Ces portraits de femme sont très intéressants et montrent qu’il est très difficile, malgré quelques avancées, d’être femme en Inde, de vouloir vivre sa propre vie. Certaines osent se révolter, certaines trouvent des palliatifs pour supporter leurs vies. Comment faire pour respecter la tradition alors que vous voudriez crier à l’injustice ? Comment ne pas se révolter alors que vous avez un don, beaucoup d’instruction et que l’Autre, le mari, veut et doit briller à votre place ? Comment ne pas se révolter alors que vous êtes chef d’entreprise et que les hommes ne veulent pas avoir à faire à vous et vous ignorent ? Comment ne pas réagir face à ces maris, sont toujours en train de récriminer contre leurs femmes, trop chaud, trop de ceci, pas assez de cela, trop cher, tu es la femme de qui… ? Pourquoi cette si grande distance entre les agissements des pères et des maris ? Ces 4 femmes sont très attachantes et montrent, une fois de plus, le poids écrasant de la tradition et la complexité très grande de la femme dans ce pays. Comme souvent, la vie maritale est faite de petites victoires et de grands désenchantements.

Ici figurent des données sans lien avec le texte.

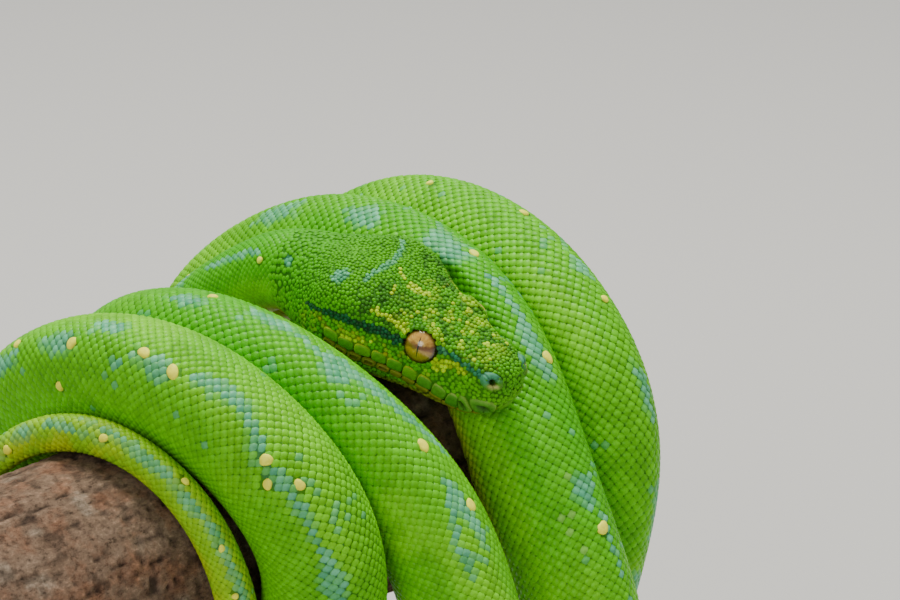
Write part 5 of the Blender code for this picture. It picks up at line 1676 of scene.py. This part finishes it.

L’écriture d’Ambai est belle, poétique, fine, fluide, subtile avec juste ce qu’il faut d’ironie pour ne pas plomber le livre. Aucune pleurnicherie ne vient altérer les descriptions. J’ai aimé sa façon de parler de la musique et de la littérature tamoules, de sa richesse, de son importance. J’ai aimé les traductions de quelques rimes des chants traditionnels. Mon seul regret ? Le glossaire des noms tamouls en fin de livre que je n’ai découvert qu’à la fin de ma lecture.
Quatre nouvelles dont trois m'ont beaucoup plu, et une, la dernière, intitulée La forêt, m'a laissé sur le bord par son écriture plus décalée, moins descriptive, plus mystique. Je me concentrerai donc sur les trois premières qui à elle seules valent qu'on découvre cette auteure.
- Le manuscrit : une jeune femme est invitée en tant que descendante d'un poète célèbre à une commémoration. Elle découvre qui était vraiment son père : un homme violent avec sa mère lorsqu'il avait bu, et il buvait beaucoup. Malgré son niveau d'études, ses qualifications, l'épouse battue ne pouvait vivre selon ses désirs, brimée par cet homme qui ne vivait que pour son art.
- Les ailes brisées : Châyâ est une femme mariée qui lorsqu'elle est seule invente des lois qui devraient être votées en Inde, comme par exemple : "Prohiber les grosses bedaines, les poitrines grasses et flasques sur les corps masculin, se dit Châya." (p.51) Et elle sait de quoi elle parle, son mari Bhâskaran, est le type même décrit plus haut. Et pour couronner le tout, il ne lui parle que pour lui faire des reproches : sur la nourriture trop salée, sur ses dépenses inconsidérées alors qu'il gagne sa vie correctement. Car le plus gros problème de Bhâskaran c'est sa pingrerie extrême qui empêche sa femme et son fils de vivre. Châyâ rêve d'indépendance, de vivre seule avec son fils qu'elle élèverait sans avarice. Le jour où sa sœur présente son futur mari à sa famille, elle décide malgré l'avis de Bhâskaran qui refuse de dépenser de l'argent pour le trajet et le cadeau de se rendre chez ses parents.
- De haute lutte : Cempakan est une excellente musicienne formée par un maître dont elle a épousé le fils. Celui-ci, malgré les recommandations de son père refuse que Cempakan continue à chanter en public, craignant sans doute une concurrence à son désavantage, car lui aussi est chanteur. Alors Cempakan, continue dans l'ombre à chanter chez elle et à supporter son mari. Jusqu'au jour où un élève lui demande de lui écrire une chanson (par "chanson", entendez chant traditionnel tamoul).
Belle écriture d'Ambai, à la fois moderne et traditionnelle, se référant beaucoup aux croyances indiennes (ce n'est pas un handicap de lecture, d'abord parce qu'il y a un glossaire et ensuite, parce que même si les noms sont étranges pour nous, ils ne sont pas essentiels aux fils des histoires, ils ajoutent un côté mystique à ces nouvelles), et en même temps très concrète. Elles racontent la difficulté d'être une femme en Inde aujourd'hui et de vouloir travailler, pratiquer son art ou tout simplement vivre libre.
Une très belle découverte que cette auteure inédite en France jusqu'à ce livre et qui devrait continuer à être traduite, du moins je l'espère.